__GIVEN EXERCISE__: Show all lines from the listing below that contain "None".

__TASK INPUTS__:
++++++++

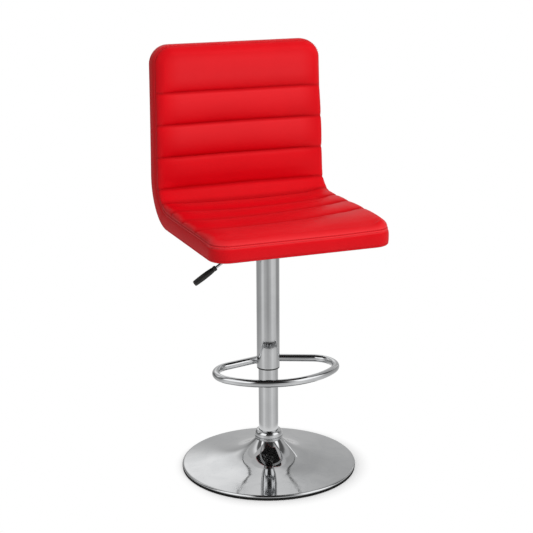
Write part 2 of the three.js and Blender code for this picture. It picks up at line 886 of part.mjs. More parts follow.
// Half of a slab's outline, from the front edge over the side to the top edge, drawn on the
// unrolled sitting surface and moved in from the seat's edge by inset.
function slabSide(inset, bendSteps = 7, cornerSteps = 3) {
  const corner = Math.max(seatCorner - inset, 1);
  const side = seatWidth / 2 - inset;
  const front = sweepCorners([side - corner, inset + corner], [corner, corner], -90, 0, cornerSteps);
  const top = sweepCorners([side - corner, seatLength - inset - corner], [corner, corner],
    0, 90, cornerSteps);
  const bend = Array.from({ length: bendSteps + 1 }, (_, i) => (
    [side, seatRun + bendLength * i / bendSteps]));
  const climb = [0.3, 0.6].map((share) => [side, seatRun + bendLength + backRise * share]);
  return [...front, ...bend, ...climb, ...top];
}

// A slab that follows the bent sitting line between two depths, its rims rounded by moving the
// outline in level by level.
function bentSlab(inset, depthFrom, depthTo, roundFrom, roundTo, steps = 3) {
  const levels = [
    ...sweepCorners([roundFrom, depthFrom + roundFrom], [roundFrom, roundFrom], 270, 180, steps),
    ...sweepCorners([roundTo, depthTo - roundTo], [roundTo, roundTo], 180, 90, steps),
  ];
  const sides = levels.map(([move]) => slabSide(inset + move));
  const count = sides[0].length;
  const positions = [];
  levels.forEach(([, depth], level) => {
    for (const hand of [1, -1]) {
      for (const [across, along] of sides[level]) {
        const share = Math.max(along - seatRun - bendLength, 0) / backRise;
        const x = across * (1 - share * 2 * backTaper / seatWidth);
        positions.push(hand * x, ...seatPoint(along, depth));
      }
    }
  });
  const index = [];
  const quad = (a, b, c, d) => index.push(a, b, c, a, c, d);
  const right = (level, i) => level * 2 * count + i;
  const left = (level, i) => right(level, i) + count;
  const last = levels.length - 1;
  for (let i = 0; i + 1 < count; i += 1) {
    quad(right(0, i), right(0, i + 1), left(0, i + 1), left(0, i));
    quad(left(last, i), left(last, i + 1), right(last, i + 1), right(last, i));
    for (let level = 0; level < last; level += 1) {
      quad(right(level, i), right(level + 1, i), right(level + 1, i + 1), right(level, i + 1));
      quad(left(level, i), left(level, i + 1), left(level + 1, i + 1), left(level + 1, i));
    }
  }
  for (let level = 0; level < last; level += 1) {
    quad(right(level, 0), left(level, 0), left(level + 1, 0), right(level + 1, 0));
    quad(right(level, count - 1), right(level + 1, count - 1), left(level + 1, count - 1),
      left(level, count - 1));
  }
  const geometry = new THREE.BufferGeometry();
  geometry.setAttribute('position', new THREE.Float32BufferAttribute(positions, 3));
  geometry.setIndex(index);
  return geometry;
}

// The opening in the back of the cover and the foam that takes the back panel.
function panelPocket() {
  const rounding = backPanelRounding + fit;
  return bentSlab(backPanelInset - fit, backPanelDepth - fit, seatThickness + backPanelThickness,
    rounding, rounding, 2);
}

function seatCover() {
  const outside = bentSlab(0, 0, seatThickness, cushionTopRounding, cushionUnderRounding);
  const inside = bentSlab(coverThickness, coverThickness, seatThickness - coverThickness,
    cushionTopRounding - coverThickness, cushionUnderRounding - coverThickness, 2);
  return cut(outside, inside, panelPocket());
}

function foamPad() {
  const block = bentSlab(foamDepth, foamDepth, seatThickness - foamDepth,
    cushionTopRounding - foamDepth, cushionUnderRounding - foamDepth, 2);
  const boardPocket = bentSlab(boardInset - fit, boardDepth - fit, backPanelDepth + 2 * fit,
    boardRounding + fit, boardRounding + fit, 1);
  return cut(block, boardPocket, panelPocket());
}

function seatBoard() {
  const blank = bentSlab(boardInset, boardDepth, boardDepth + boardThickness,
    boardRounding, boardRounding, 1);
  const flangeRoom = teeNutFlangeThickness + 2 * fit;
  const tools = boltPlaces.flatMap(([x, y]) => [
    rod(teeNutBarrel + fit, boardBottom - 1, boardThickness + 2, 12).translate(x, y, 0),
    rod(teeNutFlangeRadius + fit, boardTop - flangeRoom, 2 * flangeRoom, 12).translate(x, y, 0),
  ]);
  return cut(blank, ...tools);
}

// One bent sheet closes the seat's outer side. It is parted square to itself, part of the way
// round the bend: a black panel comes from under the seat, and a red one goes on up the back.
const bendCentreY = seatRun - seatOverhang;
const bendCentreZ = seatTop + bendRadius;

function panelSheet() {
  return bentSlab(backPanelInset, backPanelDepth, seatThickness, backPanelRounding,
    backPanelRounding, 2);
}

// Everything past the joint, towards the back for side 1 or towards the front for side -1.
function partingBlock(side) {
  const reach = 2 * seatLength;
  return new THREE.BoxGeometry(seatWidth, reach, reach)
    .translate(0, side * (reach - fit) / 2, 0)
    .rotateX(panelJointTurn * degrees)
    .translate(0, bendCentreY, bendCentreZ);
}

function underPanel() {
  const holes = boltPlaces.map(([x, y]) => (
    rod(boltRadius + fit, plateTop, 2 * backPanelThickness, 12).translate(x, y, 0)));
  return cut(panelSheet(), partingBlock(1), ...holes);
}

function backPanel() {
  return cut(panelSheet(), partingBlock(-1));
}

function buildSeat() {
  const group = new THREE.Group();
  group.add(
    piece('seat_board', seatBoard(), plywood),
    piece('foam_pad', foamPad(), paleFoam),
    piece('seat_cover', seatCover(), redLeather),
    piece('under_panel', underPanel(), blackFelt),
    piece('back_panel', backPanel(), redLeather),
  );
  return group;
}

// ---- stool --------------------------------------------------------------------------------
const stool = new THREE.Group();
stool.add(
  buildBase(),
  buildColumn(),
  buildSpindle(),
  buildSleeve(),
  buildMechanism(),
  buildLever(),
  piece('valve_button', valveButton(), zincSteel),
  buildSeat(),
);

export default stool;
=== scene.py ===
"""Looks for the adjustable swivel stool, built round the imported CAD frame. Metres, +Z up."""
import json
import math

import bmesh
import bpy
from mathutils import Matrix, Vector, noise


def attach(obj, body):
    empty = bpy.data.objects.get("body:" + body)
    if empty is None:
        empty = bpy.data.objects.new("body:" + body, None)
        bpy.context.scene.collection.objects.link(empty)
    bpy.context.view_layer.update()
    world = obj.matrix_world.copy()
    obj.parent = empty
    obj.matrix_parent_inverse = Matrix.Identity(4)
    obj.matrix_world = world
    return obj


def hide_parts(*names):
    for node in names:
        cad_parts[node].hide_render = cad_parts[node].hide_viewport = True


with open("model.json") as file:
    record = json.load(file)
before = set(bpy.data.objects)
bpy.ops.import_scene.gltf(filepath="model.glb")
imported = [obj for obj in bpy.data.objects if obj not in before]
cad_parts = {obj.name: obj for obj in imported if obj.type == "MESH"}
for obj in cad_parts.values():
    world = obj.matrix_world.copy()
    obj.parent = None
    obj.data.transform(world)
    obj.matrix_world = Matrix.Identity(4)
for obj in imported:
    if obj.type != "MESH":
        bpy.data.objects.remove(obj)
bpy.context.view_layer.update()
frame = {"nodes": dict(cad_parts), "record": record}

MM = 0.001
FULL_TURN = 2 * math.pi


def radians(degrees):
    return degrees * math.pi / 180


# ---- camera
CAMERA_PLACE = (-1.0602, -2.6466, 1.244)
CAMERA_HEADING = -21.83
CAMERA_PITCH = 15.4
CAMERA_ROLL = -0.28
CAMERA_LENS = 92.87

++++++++

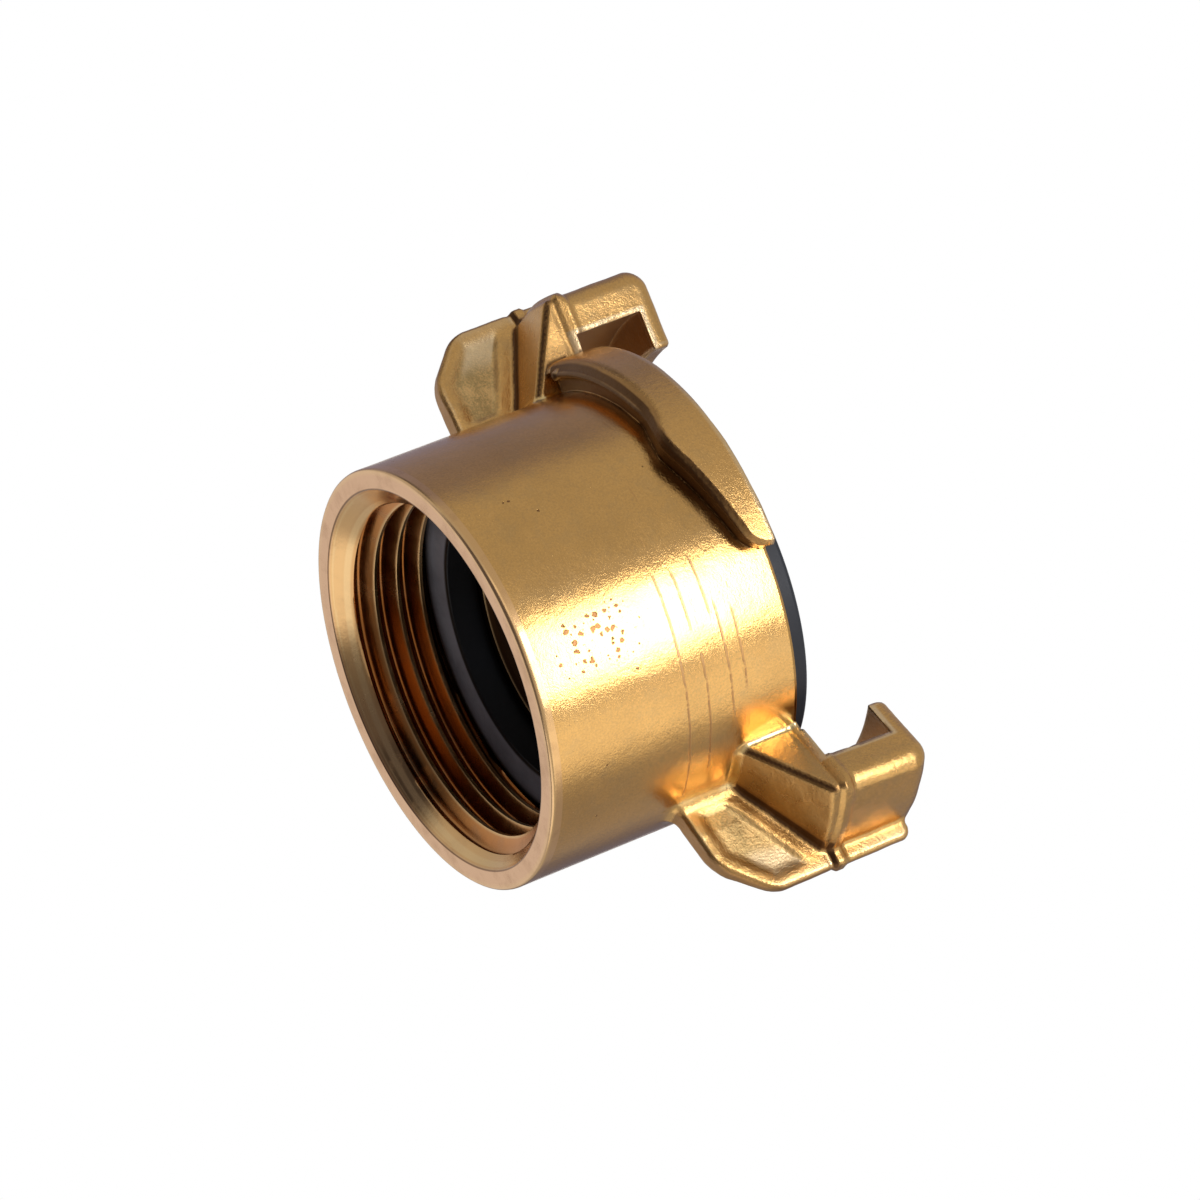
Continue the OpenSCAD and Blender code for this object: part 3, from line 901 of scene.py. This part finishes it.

++++++++

__ANSWER TO THIS EXERCISE__:
    if empty is None:
        empty = bpy.data.objects.new("body:" + body, None)
    obj.parent = None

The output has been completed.